[CW: Blood mention, some graphic details about scars and wounds]
Of the few childhood photos I have access to and from what my relatives tell me, I was once a baby with beautiful lily-white skin. Summer after summer of romping around in the dirt under the hot California sun, however, significantly darkened my complexion into my adolescence. I started to get mistaken for different ethnicities. Being outside so much without supervision often triggered my hay allergies and my arms and legs broke out in ugly rashes. It didn’t help that my face was also riddled with scars from roughhousing with the neighborhood kids and getting into very physical fights with my brother. Never one to think ahead or have much patience, I would always pick at and peel off the scabs on my face and come home with dirty, bloody fingernails and a rebellious grin.
My mother, not amused and decidedly concerned about my prospects as a presentable human being, went straight for the traditional beauty products. She came home with one of the most expensive things you could buy in an Asian supermarket: edible bird’s nest. It’s a rare delicacy that is known for its medicinal properties.
A quick Google search says that a case of these can be priced to upwards of $100, which goes to show how desperately my family wanted me to have a perfect complexion. 8-year-old me wasn’t into it.
Around the same time I started my first onset of pubescent insecurities, my Vietnamese family started to bemoan my deteriorating beauty as well. Their moisturized hands poked and examined my face and limbs like they were assessing fine china and clucked, “You’re pretty enough to get by. Once you’re older you can pay for surgery for that face.” It was the first time I learned that my face was something that needed fixing.
I’ve always loved wearing light pastel colors, but my family discouraged me from doing so (“They make your face look dirty, dark, unclean”). As I got older and gained some curves from puberty I was teased by my family for indulging in eating more than what was considered a ladylike serving. I learned to hate my thighs and my cheeks, and eventually started to pick at those too. Eventually over the course of high school I outgrew this and was able to focus my energies elsewhere until just recently.
I’m 20 now and my eczema came back full force when I moved into my current apartment. My hands started to become scaly and irritated. What started out as minor bug bites devolved into nasty wounds because when I scratch a bad itch, I scratch until I bleed. Sometimes I’ll scratch even further into the raw flesh. The skin on the back of my legs was the worst. They were two huge open wounds and for weeks it hurt to walk or use the stairs.

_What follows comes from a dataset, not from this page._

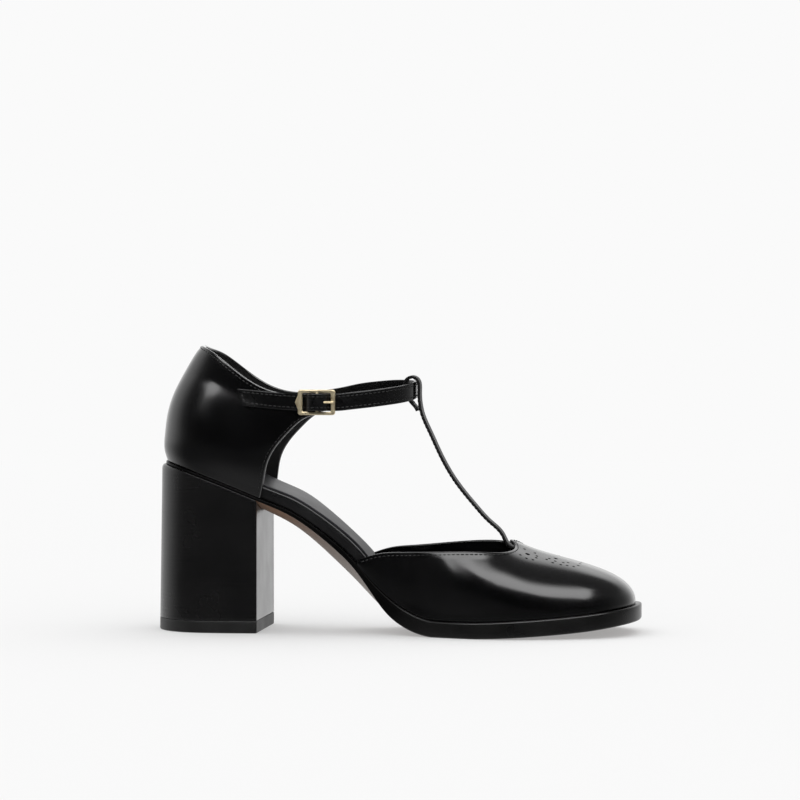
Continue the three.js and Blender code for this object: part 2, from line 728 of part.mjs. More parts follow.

I felt self-conscious about exposing my legs for the first time in years.
My skin is the ugliest it’s been in a long time.
In the midst of my dermatological troubles I got my second tattoo a couple of weeks ago after months of working with an artist to create the design. It felt good. It helps me feel like I actually am in control of my impulses and have the power to choose what permanently stays on my skin.
I went to a dermatologist on campus for a consultation and he said that I needed to be gentler with my skin. Cooler showers, shorter baths, soothing lotion, protective sunscreen, and, as always, hydration. It’s easy to forget that our bodies are vessels that need to be taken care of before they start to revolt against us. I asked him if there were products I could use to lighten the hyperpigmentation of my darkest-looking scars and he shrugged and said, “You can’t quite undo the damage, but you can stop the habit and prevent it from getting worse.” Strangely, this was good enough for me.
Once, a lifetime ago, I complained to my aunt about how insecure I felt about the countless gruesome dark marks that disfigured me. She pointed to her face and said, “Look, I have them too. These are all battle scars. Each one has a story.” My aunt was looking pointedly at my then torn-up knees from a particularly embarrassing scooter accident. “When people look at you they won’t just see another girl. They’re going to see a warrior, a survivor. That’s something, right?”